> Task prompt
Each record below is to be reproduced without any change.

> Source data

--------------------------------------------------

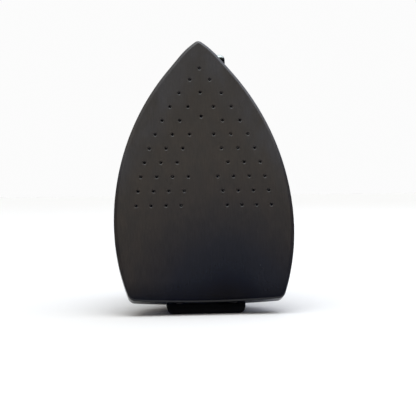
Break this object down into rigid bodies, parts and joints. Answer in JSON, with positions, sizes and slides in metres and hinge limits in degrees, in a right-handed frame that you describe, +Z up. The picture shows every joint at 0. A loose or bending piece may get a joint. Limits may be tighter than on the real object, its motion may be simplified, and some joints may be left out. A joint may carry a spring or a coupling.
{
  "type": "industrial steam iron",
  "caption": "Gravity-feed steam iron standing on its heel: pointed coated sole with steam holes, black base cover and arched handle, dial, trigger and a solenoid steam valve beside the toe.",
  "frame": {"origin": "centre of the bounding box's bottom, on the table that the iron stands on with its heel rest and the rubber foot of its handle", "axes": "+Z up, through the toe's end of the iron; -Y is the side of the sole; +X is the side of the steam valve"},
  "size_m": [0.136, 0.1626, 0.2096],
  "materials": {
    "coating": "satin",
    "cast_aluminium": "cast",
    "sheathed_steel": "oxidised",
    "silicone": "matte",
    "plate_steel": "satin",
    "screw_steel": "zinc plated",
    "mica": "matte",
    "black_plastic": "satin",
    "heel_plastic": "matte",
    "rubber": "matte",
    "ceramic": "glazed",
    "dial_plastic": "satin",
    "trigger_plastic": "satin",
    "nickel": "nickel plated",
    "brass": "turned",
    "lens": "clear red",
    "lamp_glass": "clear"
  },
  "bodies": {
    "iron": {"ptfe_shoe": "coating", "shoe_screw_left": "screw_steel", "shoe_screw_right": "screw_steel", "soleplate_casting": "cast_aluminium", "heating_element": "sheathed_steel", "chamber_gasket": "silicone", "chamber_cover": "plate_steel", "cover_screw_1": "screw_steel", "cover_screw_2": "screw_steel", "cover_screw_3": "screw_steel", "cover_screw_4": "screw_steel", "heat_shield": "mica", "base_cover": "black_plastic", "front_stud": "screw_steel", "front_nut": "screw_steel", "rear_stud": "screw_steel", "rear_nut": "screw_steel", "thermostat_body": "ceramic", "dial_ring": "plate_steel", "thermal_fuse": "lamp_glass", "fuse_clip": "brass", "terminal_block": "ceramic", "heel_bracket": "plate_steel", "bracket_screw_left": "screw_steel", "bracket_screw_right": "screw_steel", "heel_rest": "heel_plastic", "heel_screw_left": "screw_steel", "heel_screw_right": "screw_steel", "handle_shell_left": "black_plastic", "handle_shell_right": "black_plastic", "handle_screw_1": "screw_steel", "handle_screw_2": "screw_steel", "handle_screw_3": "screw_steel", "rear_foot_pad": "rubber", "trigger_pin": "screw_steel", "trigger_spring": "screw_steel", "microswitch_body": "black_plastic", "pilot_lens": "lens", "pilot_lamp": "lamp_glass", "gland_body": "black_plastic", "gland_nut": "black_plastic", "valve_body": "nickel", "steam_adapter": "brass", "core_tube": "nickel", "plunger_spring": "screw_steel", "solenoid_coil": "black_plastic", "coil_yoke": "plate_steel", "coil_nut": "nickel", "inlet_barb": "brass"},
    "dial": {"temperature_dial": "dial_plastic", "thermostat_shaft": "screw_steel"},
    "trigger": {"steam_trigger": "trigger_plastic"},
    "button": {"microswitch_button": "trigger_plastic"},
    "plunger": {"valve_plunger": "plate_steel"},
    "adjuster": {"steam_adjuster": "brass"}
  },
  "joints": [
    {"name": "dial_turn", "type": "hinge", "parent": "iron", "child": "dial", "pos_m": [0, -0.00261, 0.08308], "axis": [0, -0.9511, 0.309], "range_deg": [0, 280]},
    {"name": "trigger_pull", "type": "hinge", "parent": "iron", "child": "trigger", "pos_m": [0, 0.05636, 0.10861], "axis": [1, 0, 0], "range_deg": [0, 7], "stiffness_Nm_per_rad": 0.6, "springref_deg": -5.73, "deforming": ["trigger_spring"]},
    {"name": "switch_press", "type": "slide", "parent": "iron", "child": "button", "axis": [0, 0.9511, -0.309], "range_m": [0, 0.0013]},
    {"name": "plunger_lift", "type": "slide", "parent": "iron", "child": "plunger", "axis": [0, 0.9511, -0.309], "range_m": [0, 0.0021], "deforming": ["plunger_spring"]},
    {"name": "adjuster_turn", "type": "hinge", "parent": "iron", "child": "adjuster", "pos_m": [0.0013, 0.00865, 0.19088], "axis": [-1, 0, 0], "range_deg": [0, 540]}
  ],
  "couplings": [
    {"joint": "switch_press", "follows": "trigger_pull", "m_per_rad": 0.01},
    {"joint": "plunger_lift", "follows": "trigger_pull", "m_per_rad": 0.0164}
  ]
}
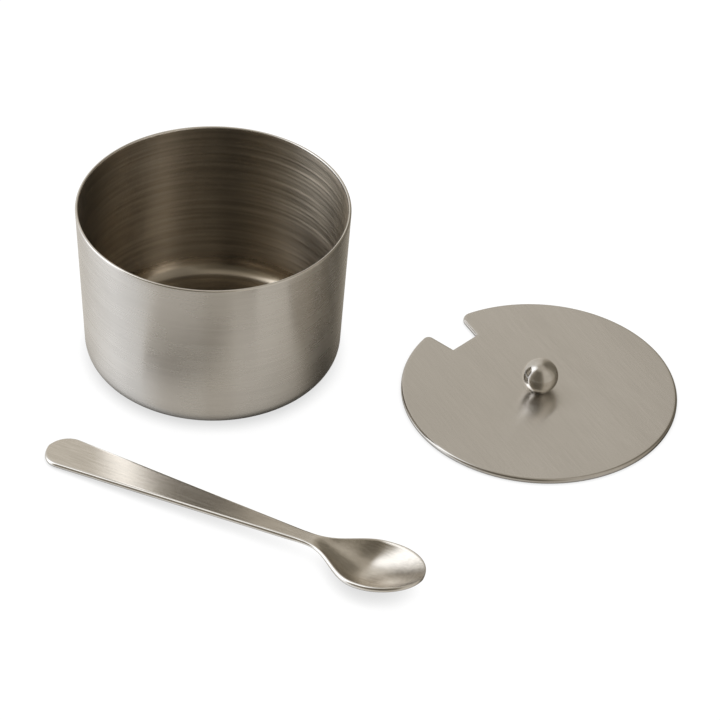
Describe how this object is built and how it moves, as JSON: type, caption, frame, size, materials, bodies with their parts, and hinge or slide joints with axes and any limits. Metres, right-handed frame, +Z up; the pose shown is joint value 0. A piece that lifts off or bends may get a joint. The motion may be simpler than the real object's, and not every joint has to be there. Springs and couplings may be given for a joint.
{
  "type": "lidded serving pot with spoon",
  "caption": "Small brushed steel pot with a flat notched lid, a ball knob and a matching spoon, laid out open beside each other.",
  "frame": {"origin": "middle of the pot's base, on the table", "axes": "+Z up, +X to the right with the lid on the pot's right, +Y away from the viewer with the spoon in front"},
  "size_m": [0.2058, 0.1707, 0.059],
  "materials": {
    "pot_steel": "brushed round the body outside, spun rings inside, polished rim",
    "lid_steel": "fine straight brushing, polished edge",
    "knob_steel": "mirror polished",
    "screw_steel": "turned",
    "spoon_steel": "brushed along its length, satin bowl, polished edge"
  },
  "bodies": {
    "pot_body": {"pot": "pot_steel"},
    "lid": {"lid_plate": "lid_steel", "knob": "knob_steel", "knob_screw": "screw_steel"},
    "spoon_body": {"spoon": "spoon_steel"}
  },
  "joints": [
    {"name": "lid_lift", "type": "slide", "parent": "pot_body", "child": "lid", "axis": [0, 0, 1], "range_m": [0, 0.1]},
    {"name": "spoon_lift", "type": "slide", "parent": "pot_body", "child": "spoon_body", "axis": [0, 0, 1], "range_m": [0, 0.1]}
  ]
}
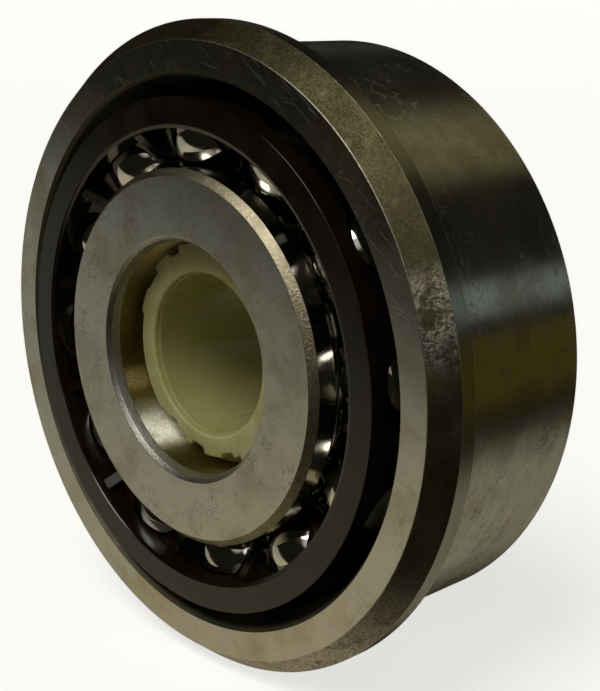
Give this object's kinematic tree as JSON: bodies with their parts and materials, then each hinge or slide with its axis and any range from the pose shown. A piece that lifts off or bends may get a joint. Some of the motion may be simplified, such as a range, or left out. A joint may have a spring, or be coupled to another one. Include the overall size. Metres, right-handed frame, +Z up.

--------------------------------------------------

> Result of the exercise
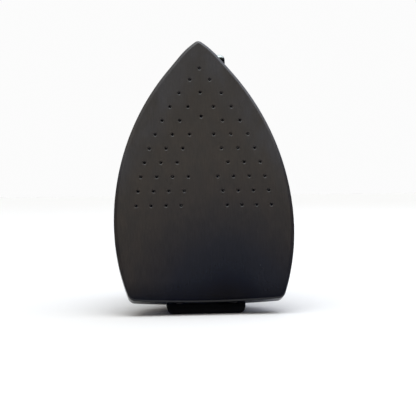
Break this object down into rigid bodies, parts and joints. Answer in JSON, with positions, sizes and slides in metres and hinge limits in degrees, in a right-handed frame that you describe, +Z up. The picture shows every joint at 0. A loose or bending piece may get a joint. Limits may be tighter than on the real object, its motion may be simplified, and some joints may be left out. A joint may carry a spring or a coupling.
{
  "type": "industrial steam iron",
  "caption": "Gravity-feed steam iron standing on its heel: pointed coated sole with steam holes, black base cover and arched handle, dial, trigger and a solenoid steam valve beside the toe.",
  "frame": {"origin": "centre of the bounding box's bottom, on the table that the iron stands on with its heel rest and the rubber foot of its handle", "axes": "+Z up, through the toe's end of the iron; -Y is the side of the sole; +X is the side of the steam valve"},
  "size_m": [0.136, 0.1626, 0.2096],
  "materials": {
    "coating": "satin",
    "cast_aluminium": "cast",
    "sheathed_steel": "oxidised",
    "silicone": "matte",
    "plate_steel": "satin",
    "screw_steel": "zinc plated",
    "mica": "matte",
    "black_plastic": "satin",
    "heel_plastic": "matte",
    "rubber": "matte",
    "ceramic": "glazed",
    "dial_plastic": "satin",
    "trigger_plastic": "satin",
    "nickel": "nickel plated",
    "brass": "turned",
    "lens": "clear red",
    "lamp_glass": "clear"
  },
  "bodies": {
    "iron": {"ptfe_shoe": "coating", "shoe_screw_left": "screw_steel", "shoe_screw_right": "screw_steel", "soleplate_casting": "cast_aluminium", "heating_element": "sheathed_steel", "chamber_gasket": "silicone", "chamber_cover": "plate_steel", "cover_screw_1": "screw_steel", "cover_screw_2": "screw_steel", "cover_screw_3": "screw_steel", "cover_screw_4": "screw_steel", "heat_shield": "mica", "base_cover": "black_plastic", "front_stud": "screw_steel", "front_nut": "screw_steel", "rear_stud": "screw_steel", "rear_nut": "screw_steel", "thermostat_body": "ceramic", "dial_ring": "plate_steel", "thermal_fuse": "lamp_glass", "fuse_clip": "brass", "terminal_block": "ceramic", "heel_bracket": "plate_steel", "bracket_screw_left": "screw_steel", "bracket_screw_right": "screw_steel", "heel_rest": "heel_plastic", "heel_screw_left": "screw_steel", "heel_screw_right": "screw_steel", "handle_shell_left": "black_plastic", "handle_shell_right": "black_plastic", "handle_screw_1": "screw_steel", "handle_screw_2": "screw_steel", "handle_screw_3": "screw_steel", "rear_foot_pad": "rubber", "trigger_pin": "screw_steel", "trigger_spring": "screw_steel", "microswitch_body": "black_plastic", "pilot_lens": "lens", "pilot_lamp": "lamp_glass", "gland_body": "black_plastic", "gland_nut": "black_plastic", "valve_body": "nickel", "steam_adapter": "brass", "core_tube": "nickel", "plunger_spring": "screw_steel", "solenoid_coil": "black_plastic", "coil_yoke": "plate_steel", "coil_nut": "nickel", "inlet_barb": "brass"},
    "dial": {"temperature_dial": "dial_plastic", "thermostat_shaft": "screw_steel"},
    "trigger": {"steam_trigger": "trigger_plastic"},
    "button": {"microswitch_button": "trigger_plastic"},
    "plunger": {"valve_plunger": "plate_steel"},
    "adjuster": {"steam_adjuster": "brass"}
  },
  "joints": [
    {"name": "dial_turn", "type": "hinge", "parent": "iron", "child": "dial", "pos_m": [0, -0.00261, 0.08308], "axis": [0, -0.9511, 0.309], "range_deg": [0, 280]},
    {"name": "trigger_pull", "type": "hinge", "parent": "iron", "child": "trigger", "pos_m": [0, 0.05636, 0.10861], "axis": [1, 0, 0], "range_deg": [0, 7], "stiffness_Nm_per_rad": 0.6, "springref_deg": -5.73, "deforming": ["trigger_spring"]},
    {"name": "switch_press", "type": "slide", "parent": "iron", "child": "button", "axis": [0, 0.9511, -0.309], "range_m": [0, 0.0013]},
    {"name": "plunger_lift", "type": "slide", "parent": "iron", "child": "plunger", "axis": [0, 0.9511, -0.309], "range_m": [0, 0.0021], "deforming": ["plunger_spring"]},
    {"name": "adjuster_turn", "type": "hinge", "parent": "iron", "child": "adjuster", "pos_m": [0.0013, 0.00865, 0.19088], "axis": [-1, 0, 0], "range_deg": [0, 540]}
  ],
  "couplings": [
    {"joint": "switch_press", "follows": "trigger_pull", "m_per_rad": 0.01},
    {"joint": "plunger_lift", "follows": "trigger_pull", "m_per_rad": 0.0164}
  ]
}
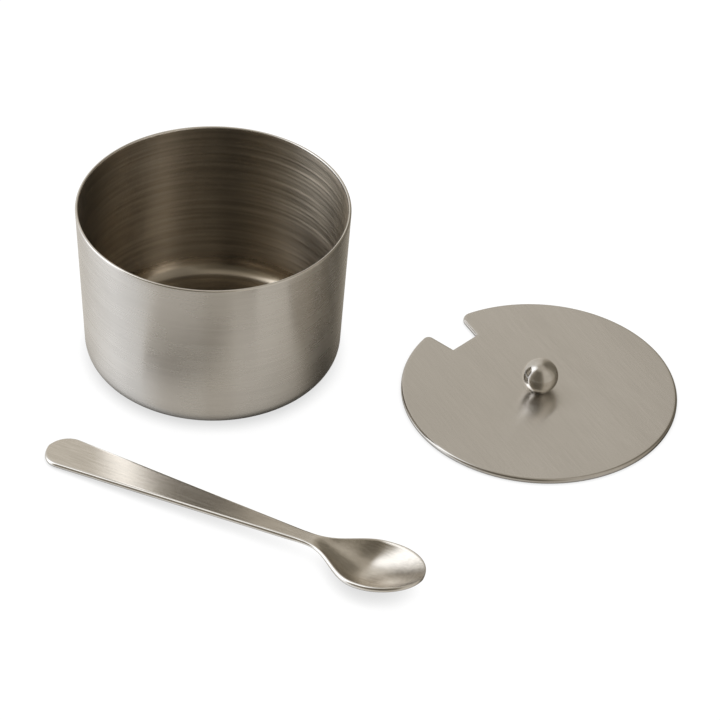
Describe how this object is built and how it moves, as JSON: type, caption, frame, size, materials, bodies with their parts, and hinge or slide joints with axes and any limits. Metres, right-handed frame, +Z up; the pose shown is joint value 0. A piece that lifts off or bends may get a joint. The motion may be simpler than the real object's, and not every joint has to be there. Springs and couplings may be given for a joint.
{
  "type": "lidded serving pot with spoon",
  "caption": "Small brushed steel pot with a flat notched lid, a ball knob and a matching spoon, laid out open beside each other.",
  "frame": {"origin": "middle of the pot's base, on the table", "axes": "+Z up, +X to the right with the lid on the pot's right, +Y away from the viewer with the spoon in front"},
  "size_m": [0.2058, 0.1707, 0.059],
  "materials": {
    "pot_steel": "brushed round the body outside, spun rings inside, polished rim",
    "lid_steel": "fine straight brushing, polished edge",
    "knob_steel": "mirror polished",
    "screw_steel": "turned",
    "spoon_steel": "brushed along its length, satin bowl, polished edge"
  },
  "bodies": {
    "pot_body": {"pot": "pot_steel"},
    "lid": {"lid_plate": "lid_steel", "knob": "knob_steel", "knob_screw": "screw_steel"},
    "spoon_body": {"spoon": "spoon_steel"}
  },
  "joints": [
    {"name": "lid_lift", "type": "slide", "parent": "pot_body", "child": "lid", "axis": [0, 0, 1], "range_m": [0, 0.1]},
    {"name": "spoon_lift", "type": "slide", "parent": "pot_body", "child": "spoon_body", "axis": [0, 0, 1], "range_m": [0, 0.1]}
  ]
}
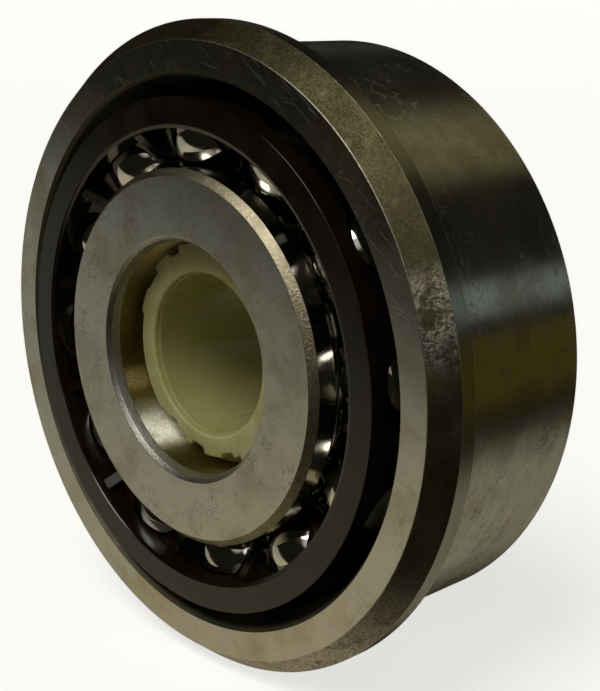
Give this object's kinematic tree as JSON: bodies with their parts and materials, then each hinge or slide with its axis and any range from the pose shown. A piece that lifts off or bends may get a joint. Some of the motion may be simplified, such as a range, or left out. A joint may have a spring, or be coupled to another one. Include the overall size. Metres, right-handed frame, +Z up.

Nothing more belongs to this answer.